## Dataset extract
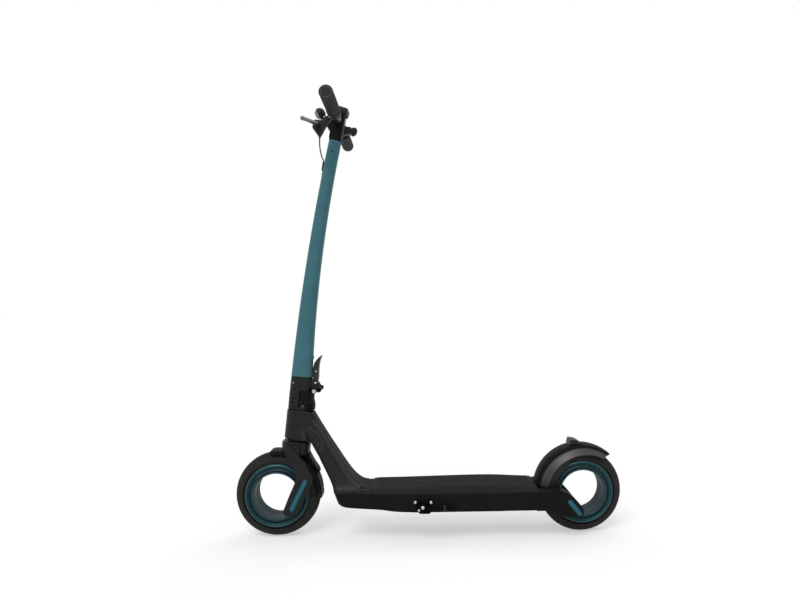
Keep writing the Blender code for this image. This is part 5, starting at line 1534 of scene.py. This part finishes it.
def collar():
    """The collar under the stem, with the knuckle and the lever's cheeks."""
    depth, half = stem_size(STEM_FOOT.z)
    foot = (-0.0315, 0.0270, 0.0245)
    head = (STEM_BACK - depth, STEM_BACK + depth, half)
    loops = []
    for share, less in COLLAR_SLICES:
        front, rear, wide = (mix(a, b, share) for a, b in zip(foot, head))
        loops.append(column_loop(front + less, rear - less, wide - less, 0.020 - less,
                                 mix(COLLAR_LOW, COLLAR_TOP, share), 12))
    lever_frame = wheel_frame(LEVER_PIVOT.x, 0, LEVER_PIVOT.z)
    knob_frame = wheel_frame(KNOB.x, 0, KNOB.z)
    lumps = [lug(PIN, EAR_R, column_point(PIN_BACK - 0.014, PARTING + 0.014), -0.0110, 0.0110)]
    root = column_point(0.0205, PARTING + 0.0225)
    cheek = arc((KNOB.x, KNOB.z), 0.0047, -120, 15, 12)
    cheek += arc((LEVER_PIVOT.x, LEVER_PIVOT.z), 0.0058, 15, 118, 12)
    cheek += [(root[0], root[1] + 0.0060), (root[0], KNOB.z - 0.0005)]
    seam = [column_point(b, h) for b, h in ((-0.0300, 0.1428), (0.0100, 0.1414),
                                            (0.0100, 0.1420), (-0.0300, 0.1434))]
    cuts = []
    for sign in SIGNS:
        lumps.append(tool(prism(cheek, *spread(sign, 0.0091, 0.0126))))
        cuts.append(tool(rod(PIN_FRAME, *spread(sign, 0.0110, 0.0280), KNUCKLE_R, 48)))
        cuts.append(tool(prism(seam, *spread(sign, 0.0238, 0.0300))))
    cuts.append(tool(rod(PIN_FRAME, -0.04, 0.04, PIN_HOLE, 28)))
    for at in (lever_frame, knob_frame):
        cuts.append(tool(rod(at, -0.0200, 0.0200, CHEEK_PIN_R, 24)))
    piece("stem_collar_body", skin(loops), "paint", "stem", ["stem_collar"],
          join=lumps, cut=cuts, sharp=32)
    screws("stem_collar_screws",
           [(column(-0.0208, sign * 0.0215, 0.1510), (-0.45, sign * 0.88, 0), 0.0018, 0.0009)
            for sign in SIGNS], "stem")
    release_lever(lever_frame)
    knob(knob_frame)


def release_lever(at):
    """The release lever behind the stem, with its two rivets."""
    x = LEVER_PIVOT.x
    z = LEVER_PIVOT.z
    blade = [(0.0056, 0.0040), (0.0072, 0.0150), (0.0076, 0.0290), (0.0086, 0.0440),
             (0.0110, 0.0575), (0.0154, 0.0698), (0.0146, 0.0709), (0.0104, 0.0680),
             (0.0028, 0.0605), (-0.0034, 0.0510), (-0.0064, 0.0400), (-0.0076, 0.0280),
             (-0.0074, 0.0120), (-0.0052, 0.0030)]
    outline = arc((0.0, 0.0), 0.0048, 190, 352, 18) + spline(blade, 4)
    outline = [(x + dx, z + dz) for dx, dz in outline]
    hollow = [(0.0003, 0.0190), (0.0016, 0.0190), (0.0016, 0.0380), (0.0030, 0.0480),
              (0.0058, 0.0570), (0.0050, 0.0585), (0.0012, 0.0490), (0.0001, 0.0380)]
    hollow = [(x + dx, z + dz) for dx, dz in fillet(hollow, 0.001, 3)]
    cuts = [tool(prism(hollow, *spread(sign, 0.0076, 0.0120))) for sign in SIGNS]
    stub = tool(rod(at, -0.0140, 0.0140, 0.0018, 24))
    piece("fold_lever_blade", prism(outline, -0.0085, 0.0085), "dark_metal", "release_lever",
          ["fold_lever"], cut=cuts, bevel=0.0012, segments=3, angle=40)
    merge("fold_lever_pin", [stub], "steel", "release_lever")
    spots = []
    for sign in SIGNS:
        spots.append(((x + 0.0012, sign * 0.0084, z + 0.0290), (0, sign, 0), 0.0021, 0.0008))
        spots.append(((x, sign * 0.0132, z), (0, sign, 0), 0.0030, 0.0019))
    screws("fold_lever_rivets", spots, "release_lever")


def knurled(at, low, high, radius, depth, teeth):
    """A round knob with shallow teeth round its rim."""
    bevel = 0.0008
    loops = []
    rows = [(low, radius - bevel, 0.0), (low + bevel, radius, depth), (high - bevel, radius, depth),
            (high, radius - bevel, 0.0)]
    count = teeth * 6
    for height, r, cut_in in rows:
        loop = []
        for i in range(count):
            angle = 2 * math.pi * i / count
            here = r - cut_in * (1.0 if i % 6 in (0, 1) else 0.0)
            loop.append(at @ Vector((here * math.cos(angle), here * math.sin(angle), height)))
        loops.append(loop)
    return skin(loops)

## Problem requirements
Please reproduce each line exactly as written.

## Answer to this task
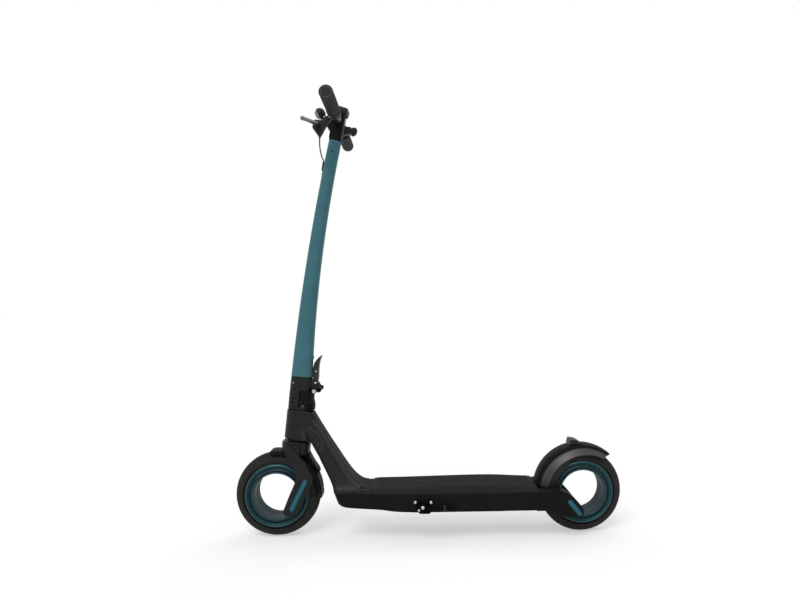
Keep writing the Blender code for this image. This is part 5, starting at line 1534 of scene.py. This part finishes it.
def collar():
    """The collar under the stem, with the knuckle and the lever's cheeks."""
    depth, half = stem_size(STEM_FOOT.z)
    foot = (-0.0315, 0.0270, 0.0245)
    head = (STEM_BACK - depth, STEM_BACK + depth, half)
    loops = []
    for share, less in COLLAR_SLICES:
        front, rear, wide = (mix(a, b, share) for a, b in zip(foot, head))
        loops.append(column_loop(front + less, rear - less, wide - less, 0.020 - less,
                                 mix(COLLAR_LOW, COLLAR_TOP, share), 12))
    lever_frame = wheel_frame(LEVER_PIVOT.x, 0, LEVER_PIVOT.z)
    knob_frame = wheel_frame(KNOB.x, 0, KNOB.z)
    lumps = [lug(PIN, EAR_R, column_point(PIN_BACK - 0.014, PARTING + 0.014), -0.0110, 0.0110)]
    root = column_point(0.0205, PARTING + 0.0225)
    cheek = arc((KNOB.x, KNOB.z), 0.0047, -120, 15, 12)
    cheek += arc((LEVER_PIVOT.x, LEVER_PIVOT.z), 0.0058, 15, 118, 12)
    cheek += [(root[0], root[1] + 0.0060), (root[0], KNOB.z - 0.0005)]
    seam = [column_point(b, h) for b, h in ((-0.0300, 0.1428), (0.0100, 0.1414),
                                            (0.0100, 0.1420), (-0.0300, 0.1434))]
    cuts = []
    for sign in SIGNS:
        lumps.append(tool(prism(cheek, *spread(sign, 0.0091, 0.0126))))
        cuts.append(tool(rod(PIN_FRAME, *spread(sign, 0.0110, 0.0280), KNUCKLE_R, 48)))
        cuts.append(tool(prism(seam, *spread(sign, 0.0238, 0.0300))))
    cuts.append(tool(rod(PIN_FRAME, -0.04, 0.04, PIN_HOLE, 28)))
    for at in (lever_frame, knob_frame):
        cuts.append(tool(rod(at, -0.0200, 0.0200, CHEEK_PIN_R, 24)))
    piece("stem_collar_body", skin(loops), "paint", "stem", ["stem_collar"],
          join=lumps, cut=cuts, sharp=32)
    screws("stem_collar_screws",
           [(column(-0.0208, sign * 0.0215, 0.1510), (-0.45, sign * 0.88, 0), 0.0018, 0.0009)
            for sign in SIGNS], "stem")
    release_lever(lever_frame)
    knob(knob_frame)


def release_lever(at):
    """The release lever behind the stem, with its two rivets."""
    x = LEVER_PIVOT.x
    z = LEVER_PIVOT.z
    blade = [(0.0056, 0.0040), (0.0072, 0.0150), (0.0076, 0.0290), (0.0086, 0.0440),
             (0.0110, 0.0575), (0.0154, 0.0698), (0.0146, 0.0709), (0.0104, 0.0680),
             (0.0028, 0.0605), (-0.0034, 0.0510), (-0.0064, 0.0400), (-0.0076, 0.0280),
             (-0.0074, 0.0120), (-0.0052, 0.0030)]
    outline = arc((0.0, 0.0), 0.0048, 190, 352, 18) + spline(blade, 4)
    outline = [(x + dx, z + dz) for dx, dz in outline]
    hollow = [(0.0003, 0.0190), (0.0016, 0.0190), (0.0016, 0.0380), (0.0030, 0.0480),
              (0.0058, 0.0570), (0.0050, 0.0585), (0.0012, 0.0490), (0.0001, 0.0380)]
    hollow = [(x + dx, z + dz) for dx, dz in fillet(hollow, 0.001, 3)]
    cuts = [tool(prism(hollow, *spread(sign, 0.0076, 0.0120))) for sign in SIGNS]
    stub = tool(rod(at, -0.0140, 0.0140, 0.0018, 24))
    piece("fold_lever_blade", prism(outline, -0.0085, 0.0085), "dark_metal", "release_lever",
          ["fold_lever"], cut=cuts, bevel=0.0012, segments=3, angle=40)
    merge("fold_lever_pin", [stub], "steel", "release_lever")
    spots = []
    for sign in SIGNS:
        spots.append(((x + 0.0012, sign * 0.0084, z + 0.0290), (0, sign, 0), 0.0021, 0.0008))
        spots.append(((x, sign * 0.0132, z), (0, sign, 0), 0.0030, 0.0019))
    screws("fold_lever_rivets", spots, "release_lever")


def knurled(at, low, high, radius, depth, teeth):
    """A round knob with shallow teeth round its rim."""
    bevel = 0.0008
    loops = []
    rows = [(low, radius - bevel, 0.0), (low + bevel, radius, depth), (high - bevel, radius, depth),
            (high, radius - bevel, 0.0)]
    count = teeth * 6
    for height, r, cut_in in rows:
        loop = []
        for i in range(count):
            angle = 2 * math.pi * i / count
            here = r - cut_in * (1.0 if i % 6 in (0, 1) else 0.0)
            loop.append(at @ Vector((here * math.cos(angle), here * math.sin(angle), height)))
        loops.append(loop)
    return skin(loops)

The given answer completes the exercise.